Tuesday, August 5, 2008

Vulnerability

Wendy and Lucy is the second film I have seen this year that explores life on the road. In both Into the Wild and this film, the perspective is that of a young American going north. I hadn’t been much interested in Into the Wild until a friend told me how much he’d loved it. That film followed the real life of Christopher McCandless who left home after graduating, heading towards Alaska, without telling his family of his plans. His plans. He didn’t seem to have plans, more a sort of disgust about the material and pressured life that seemed to be laid out for him as a young lawyer. In contrast, Wendy (Michelle Williams, Brokeback Mountain) has plans. She is also headed for Alaska, seeking work. The film begins with a long shot- we see her playing with her dog Lucy and humming tunelessly. The long shot feels voyeuristic and sets up the ongoing feeling that people with nastier intentions than the film audience will also be watching Wendy who is young and vulnerable. She is on the margins; the next shot takes us to a campfire of people who are passing though a town on Oregon. It’s a little bit scary but she gets some good advice about possible work in Alaska and is able to move on.
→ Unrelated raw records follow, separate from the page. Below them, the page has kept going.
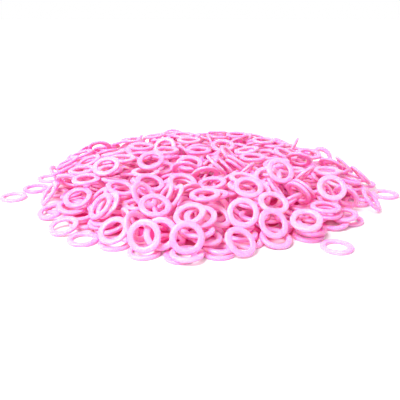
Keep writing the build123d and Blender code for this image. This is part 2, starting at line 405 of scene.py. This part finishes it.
def mould_markers(scene, wanted):
    """Mould the markers of every node that is wanted, each riding on its node's body."""
    plastic = pink_plastic(scene.plastic_finish)
    pattern = model_marker(scene.marker_shape)
    remember_place(pattern)
    for body, nodes in frame["record"]["behaviour"]["bodies"].items():
        for node in nodes:
            if wanted(body, node):
                mould_node(node, body, pattern, plastic, scene.marker_shape)
    throw_away(pattern)


def lies_on_table(node):
    """Whether a loose marker lies flat on the table, where its bore is a mount."""
    return any(mount["name"] == node + BORE_ENDING for mount in frame["record"]["mounts"])


class MARKERS_OT_mould_heap(bpy.types.Operator):
    """Mould the markers that make up the poured heap"""

    bl_idname = "markers.mould_heap"
    bl_label = "Mould the Heap"

    def execute(self, context):
        mould_markers(context.scene, lambda body, node: body == HEAP_BODY)
        return {"FINISHED"}


class MARKERS_OT_mould_table(bpy.types.Operator):
    """Mould the loose markers that lie flat on the table, at the heap's foot and beside it"""

    bl_idname = "markers.mould_table"
    bl_label = "Mould the Markers on the Table"

    def execute(self, context):
        mould_markers(context.scene, lambda body, node: body != HEAP_BODY and lies_on_table(node))
        return {"FINISHED"}


class MARKERS_OT_mould_top(bpy.types.Operator):
    """Mould the loose markers that rest on top of the heap"""

    bl_idname = "markers.mould_top"
    bl_label = "Mould the Markers on Top"

    def execute(self, context):
        mould_markers(context.scene, lambda body, node: body != HEAP_BODY and not lies_on_table(node))
        return {"FINISHED"}


def node_maker(tree):
    """A short way to add a shader node with its settings and input values."""
    def make(kind, inputs=(), **settings):
        node = tree.nodes.new(kind)
        for name, value in settings.items():
            setattr(node, name, value)
        for name, value in dict(inputs).items():
            node.inputs[name].default_value = value
        return node
    return make


def pink_plastic(finish):
    """Moulded pink plastic: pale and deeper markers, faint swirls, fine grain and a mould seam, with a
    faint painted glow all over.
    """
    name = PLASTIC_SLOT + "_moulded"
    if name in bpy.data.materials:
        return bpy.data.materials[name]
    material = bpy.data.materials.new(name)
    material.use_nodes = True
    tree = material.node_tree
    make, link = node_maker(tree), tree.links.new
    shader = tree.nodes["Principled BSDF"]
    place = make("ShaderNodeAttribute", attribute_name=PLACE_ATTRIBUTE).outputs["Vector"]
    number = make("ShaderNodeAttribute", attribute_name=NUMBER_ATTRIBUTE).outputs["Fac"]
    swirl = swirl_pattern(make, link, finish, place, number)
    grain_node = make("ShaderNodeTexNoise", {"Scale": 1 / finish.grain_size})
    link(place, grain_node.inputs["Vector"])
    grain = grain_node.outputs["Fac"]
    link(plastic_colour(make, link, finish, swirl, number), shader.inputs["Base Color"])
    link(plastic_roughness(make, link, finish, grain), shader.inputs["Roughness"])
    link(plastic_relief(make, link, finish, place, swirl, grain), shader.inputs["Normal"])
    shader.inputs["Subsurface Weight"].default_value = finish.glow_share
    shader.inputs["Subsurface Radius"].default_value = finish.glow_colour
    shader.inputs["Subsurface Scale"].default_value = finish.glow_depth
    # Painted glow: a faint crimson emission all over the plastic, standing in for light passed on deep in
    # the heap
    shader.inputs["Emission Color"].default_value = (*finish.inner_colour, 1)
    shader.inputs["Emission Strength"].default_value = finish.inner_light
    shader.inputs["Specular IOR Level"].default_value = finish.gloss
    shader.inputs["IOR"].default_value = PLASTIC_IOR
    return material


def swirl_pattern(make, link, finish, place, number):
    """Soft swirls that differ from marker to marker."""
    swirl = make("ShaderNodeTexNoise", {"Scale": 1 / finish.swirl_size, "Detail": SWIRL_DETAIL},
                 noise_dimensions="4D")
    number_spread = make("ShaderNodeMath", {1: SWIRL_SPREAD}, operation="MULTIPLY")
    link(number, number_spread.inputs[0])
    link(place, swirl.inputs["Vector"])
    link(number_spread.outputs[0], swirl.inputs["W"])
    return swirl.outputs["Fac"]


def plastic_colour(make, link, finish, swirl, number):
    """The body colour, paler in some markers and along the swirls."""
    paleness = make("ShaderNodeMath", {1: MARKER_PALENESS_SHARE}, operation="MULTIPLY_ADD")
    paler = make("ShaderNodeMapRange", {"From Min": PALENESS_START, "From Max": PALENESS_FULL})
    link(number, paleness.inputs[0])
    link(swirl, paleness.inputs[2])
    link(paleness.outputs[0], paler.inputs["Value"])
    return mix_colours(make, link, paler, finish.body_colour, finish.pale_colour)


def mix_colours(make, link, amount, first, second):
    """The first colour where the amount is nought, and the second where it is one."""
    mix = make("ShaderNodeMix", data_type="RGBA")
    mix.inputs[MIX_FIRST].default_value = (*first, 1)
    mix.inputs[MIX_SECOND].default_value = (*second, 1)
    link(amount.outputs["Result"], mix.inputs[MIX_AMOUNT])
    return mix.outputs[MIX_RESULT]


def plastic_roughness(make, link, finish, grain):
    """Glossier and duller spots of the grain."""
    roughness = make("ShaderNodeMapRange", {"To Min": finish.smoothest, "To Max": finish.roughest})
    link(grain, roughness.inputs["Value"])
    return roughness.outputs["Result"]


def plastic_relief(make, link, finish, place, swirl, grain):
    """The mould seam round the middle of the rim and bore, on faintly wavy, grained faces."""
    split = make("ShaderNodeSeparateXYZ")
    off_seam = make("ShaderNodeMath", operation="ABSOLUTE")
    seam = make("ShaderNodeMapRange", {"From Max": finish.seam_width, "To Min": 1, "To Max": 0},
                interpolation_type="SMOOTHSTEP")
    waves = make("ShaderNodeMath", {1: WAVE_SHARE}, operation="MULTIPLY_ADD")
    height = make("ShaderNodeMath", {1: GRAIN_SHARE}, operation="MULTIPLY_ADD")
    bump = make("ShaderNodeBump", {"Strength": RELIEF_SHARE, "Distance": finish.relief_height})
    link(place, split.inputs[0])
    link(split.outputs["Z"], off_seam.inputs[0])
    link(off_seam.outputs[0], seam.inputs["Value"])
    link(swirl, waves.inputs[0])
    link(seam.outputs["Result"], waves.inputs[2])
    link(grain, height.inputs[0])
    link(waves.outputs[0], height.inputs[2])
    link(height.outputs[0], bump.inputs["Height"])
    return bump.outputs["Normal"]


def seen_straight(make, link):
    """One where the camera looks, straight or by way of gloss or glass, and else nought."""
    light_path = make("ShaderNodeLightPath")
    straight_or_gloss = make("ShaderNodeMath", operation="MAXIMUM")
    seen = make("ShaderNodeMath", operation="MAXIMUM")
    link(light_path.outputs["Is Camera Ray"], straight_or_gloss.inputs[0])
    link(light_path.outputs["Is Glossy Ray"], straight_or_gloss.inputs[1])
    link(straight_or_gloss.outputs[0], seen.inputs[0])
    link(light_path.outputs["Is Transmission Ray"], seen.inputs[1])
    return seen.outputs[0]


def white_table(look):
    """White all over as the camera sees it, but with the heap's shadow on it and pink light painted under
    the heap.
    """
    material = bpy.data.materials.new("white_table")
    material.use_nodes = True
    tree = material.node_tree
    make, link = node_maker(tree), tree.links.new
    shader = tree.nodes["Principled BSDF"]
    out = distance_from_heap(make, link)
    # Painted pink light: the table's colour is pink under the heap and fades to its bare colour towards
    # the heap's foot
    fade_start = look.under_heap_share * FADE_START_SHARE
    bare = make("ShaderNodeMapRange", {"From Min": fade_start, "From Max": look.under_heap_share},
                interpolation_type="SMOOTHSTEP")
    link(out, bare.inputs["Value"])
    link(mix_colours(make, link, bare, look.under_heap_colour, look.table_colour),
         shader.inputs["Base Color"])
    shader.inputs["Roughness"].default_value = TABLE_ROUGHNESS
    shader.inputs["Specular IOR Level"].default_value = TABLE_GLOSS_SHARE
    lift = make("ShaderNodeEmission")
    strength = make("ShaderNodeMath", operation="MULTIPLY")
    total = make("ShaderNodeAddShader")
    link(seen_straight(make, link), strength.inputs[0])
    link(table_lift(make, link, look, out), strength.inputs[1])
    link(strength.outputs[0], lift.inputs["Strength"])
    link(shader.outputs[0], total.inputs[0])
    link(lift.outputs[0], total.inputs[1])
    link(total.outputs[0], tree.nodes["Material Output"].inputs["Surface"])
    return material


def distance_from_heap(make, link):
    """Distance from the heap's middle over the table, one at the heap's foot."""
    boxes = [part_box(node) for node in frame["record"]["behaviour"]["bodies"][HEAP_BODY]]
    reach_x = max(max(-low.x, high.x) for low, high in boxes)
    reach_y = max(max(-low.y, high.y) for low, high in boxes)
    point = make("ShaderNodeTexCoord")
    scaled = make("ShaderNodeMapping", {"Scale": (1 / reach_x, 1 / reach_y, 0)})
    out = make("ShaderNodeVectorMath", operation="LENGTH")
    link(point.outputs["Object"], scaled.inputs["Vector"])
    link(scaled.outputs["Vector"], out.inputs[0])
    return out.outputs["Value"]


def table_lift(make, link, look, out):
    """The table's added whiteness: none under the heap, some round it and all of it far away."""
    near = make("ShaderNodeMapRange", {"From Min": look.lift_inner_share, "From Max": 1,
                                       "To Max": look.table_lift}, interpolation_type="SMOOTHSTEP")
    far = make("ShaderNodeMapRange", {"From Min": 1, "From Max": look.lift_outer_share})
    lift = make("ShaderNodeMath", operation="MAXIMUM")
    link(out, near.inputs["Value"])
    link(out, far.inputs["Value"])
    link(near.outputs["Result"], lift.inputs[0])
    link(far.outputs["Result"], lift.inputs[1])
    return lift.outputs[0]


def white_surroundings(look):
    """A white room: pure white where the camera looks, and even light everywhere else."""
    world = bpy.data.worlds.new("white_room")
    world.use_nodes = True
    bpy.context.scene.world = world
    tree = world.node_tree
    make, link = node_maker(tree), tree.links.new
    background = tree.nodes["Background"]
    background.inputs["Color"].default_value = (1, 1, 1, 1)
    strength = make("ShaderNodeMapRange", {"To Min": look.sky_strength, "To Max": 1})
    link(seen_straight(make, link), strength.inputs["Value"])
    link(strength.outputs["Result"], background.inputs["Strength"])


def hang_lamp(look):
    """A large soft lamp over the front left of the heap, turned to its middle."""
    span = (cad_high - cad_low).length
    bpy.ops.object.light_add(type="AREA", location=(-span, -span, LAMP_HEIGHT_SHARE * span))
    lamp = bpy.context.object
    lamp.name = "key_lamp"
    lamp.data.shape = "DISK"
    lamp.data.size = LAMP_WIDTH_SHARE * span
    lamp.data.energy = look.key_power
    lamp.rotation_euler = (-lamp.location).to_track_quat("-Z", "Y").to_euler()


def place_camera(look):
    """The camera, a little over the table in front of the heap."""
    bpy.ops.object.camera_add(
        location=(look.camera_side, -look.camera_distance, look.camera_height),
        rotation=(math.pi / 2 - look.camera_drop, 0, 0))
    camera = bpy.context.object
    camera.name = "camera"
    camera.data.lens = look.lens
    camera.data.sensor_width = look.sensor
    camera.data.clip_start = NEAREST_SIGHT_SHARE * look.camera_height
    bpy.context.scene.camera = camera


class MARKERS_OT_stage(bpy.types.Operator):
    """Lay the white table, hang the lamp and place the camera"""

    bl_idname = "markers.stage"
    bl_label = "Set the Stage"

    def execute(self, context):
        look = context.scene.stage_look
        start_clean()
        bpy.ops.mesh.primitive_plane_add(size=look.table_size)
        table = context.object
        table.name = "table"
        table.data.materials.append(white_table(look))
        white_surroundings(look)
        hang_lamp(look)
        place_camera(look)
        context.scene.view_settings.view_transform = "Standard"
        return {"FINISHED"}


class MARKERS_PT_sidebar(bpy.types.Panel):
    """The sidebar panel that lists the sizes, colours and steps"""

    bl_idname = "MARKERS_PT_sidebar"
    bl_label = "Stitch Marker Heap"
    bl_space_type = "VIEW_3D"
    bl_region_type = "UI"
    bl_category = "Markers"

    def draw(self, context):
        for group_name, operators in STEPS:
            group = getattr(context.scene, group_name)
            column = self.layout.column(align=True)
            for name in group.__annotations__:
                column.prop(group, name)
            for operator in operators:
                column.operator(operator)


GROUPS = {"marker_shape": MarkerShape, "plastic_finish": PlasticFinish, "stage_look": StageLook}
STEPS = (
    ("marker_shape", ()),
    ("plastic_finish", ("markers.mould_heap", "markers.mould_table", "markers.mould_top")),
    ("stage_look", ("markers.stage",)),
)
CLASSES = (*GROUPS.values(), MARKERS_OT_mould_heap, MARKERS_OT_mould_table, MARKERS_OT_mould_top,
           MARKERS_OT_stage, MARKERS_PT_sidebar)


def register():
    """Make the groups, operators and panel known, and give the scene its settings."""
    for added in CLASSES:
        bpy.utils.register_class(added)
    for name, group in GROUPS.items():
        setattr(bpy.types.Scene, name, PointerProperty(type=group))


def unregister():
    """Take the scene's settings, the panel, the operators and the groups away again."""
    for name in GROUPS:
        delattr(bpy.types.Scene, name)
    for added in reversed(CLASSES):
        bpy.utils.unregister_class(added)


def main():
    """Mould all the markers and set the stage."""
    register()
    bpy.ops.markers.mould_heap()
    bpy.ops.markers.mould_table()
    bpy.ops.markers.mould_top()
    bpy.ops.markers.stage()


if __name__ == "__main__":
    main()
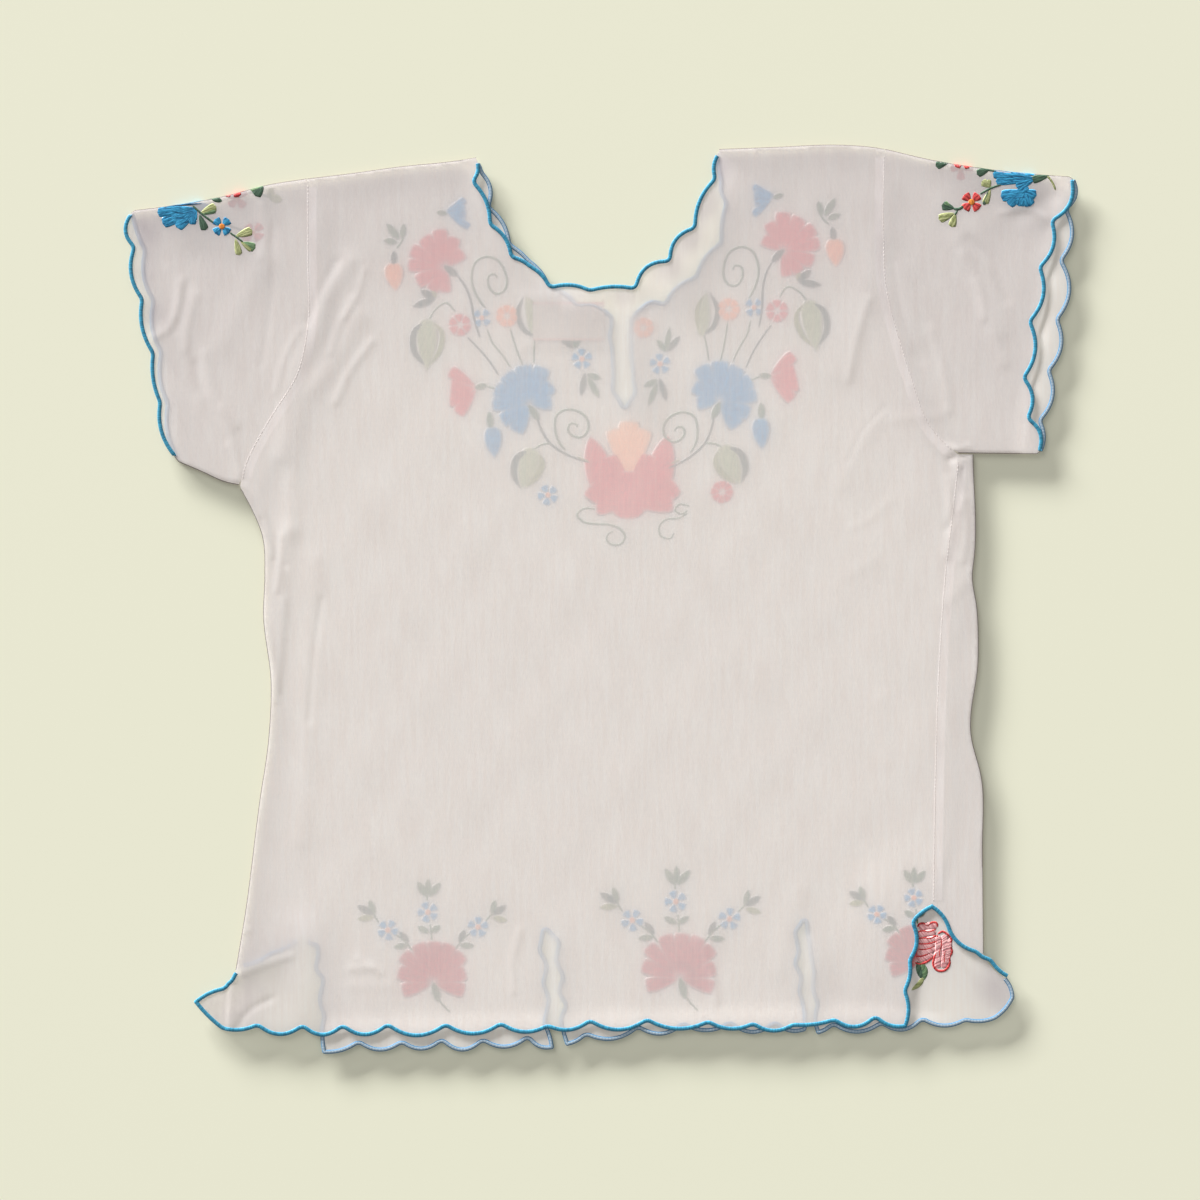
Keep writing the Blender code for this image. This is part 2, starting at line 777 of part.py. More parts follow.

McCandless took on the name of ‘Alexander Supertramp' and shrugged off any trappings of comfort pretty quickly. When his car was wrecked in a flood, he burnt the number plate and all his remaining money and started hitchhiking and jumping trains. What he does is sort of shocking. His journey is set against the background of the most fabulous North American scenery; big skies, rivers, bird and animal life. You get a real sense of the attraction for him of being on the road. In Wendy’s case, she gets stuck in a town in Oregon and we linger with her as things get more and more desperate. In contract to the Supertramp character, her shrinking money is a real issue for her. I could describe the plot in about two sentences so the real skill of the film-maker is in taking time to let us feel her vulnerability and strength of character. I’m really interested, in this MIFF, in films which try to stay with the painful moments for characters, in how film makers create the space for us to feel what they are feeling. I’m not so interested in crying when there is a painful moment as in really being forced to sit in the horribleness of whatever is on the screen and feel it.

The director, Kelly Reichardt, does this in a couple of ways. There is no music to distract or artificially build emotion. The film is slow; we experience Wendy’s panic when she discovers her dog is missing in excruciating slow tension. Wendy is never melodramatic; she is tightly contained, like Supertramp, but so so vulnerable. And the film feels like real life because it is just a fragment from Wendy’s life. I loved the director’s willingness to have us sit with the pain and fear and loneliness of Wendy. It was hard to sit through but very real.

Supertramp’s sister provides part of the narrative voice of Into the Wild; through her comments we hear what the family is going through as their boy has effectively disappeared. The film is quite interested in exploring the pain for the family of his decision to disappear and the extent to which he can no longer really connect with anyone that he meets. Some film footage makes us wonder about his relationship with his parents, particular his father, and to think about what you owe you family in terms of communicating with them. When is it OK to say “enough is enough” and to simply drop out of a family? Is it ever OK? Is it OK to punish the whole family for the sins of some? In Wendy’s case we are exposed to a little of her family but it’s clear that there is a disconnect. We’re left to wonder about what has happened in her life. She and the dog are alone on the road and this small lovely, painful film is also a film about the love which Wendy and her dog share. And about vulnerability and choices – or lack of them. And about making brave choices - It’s a difficult film for dog-owners.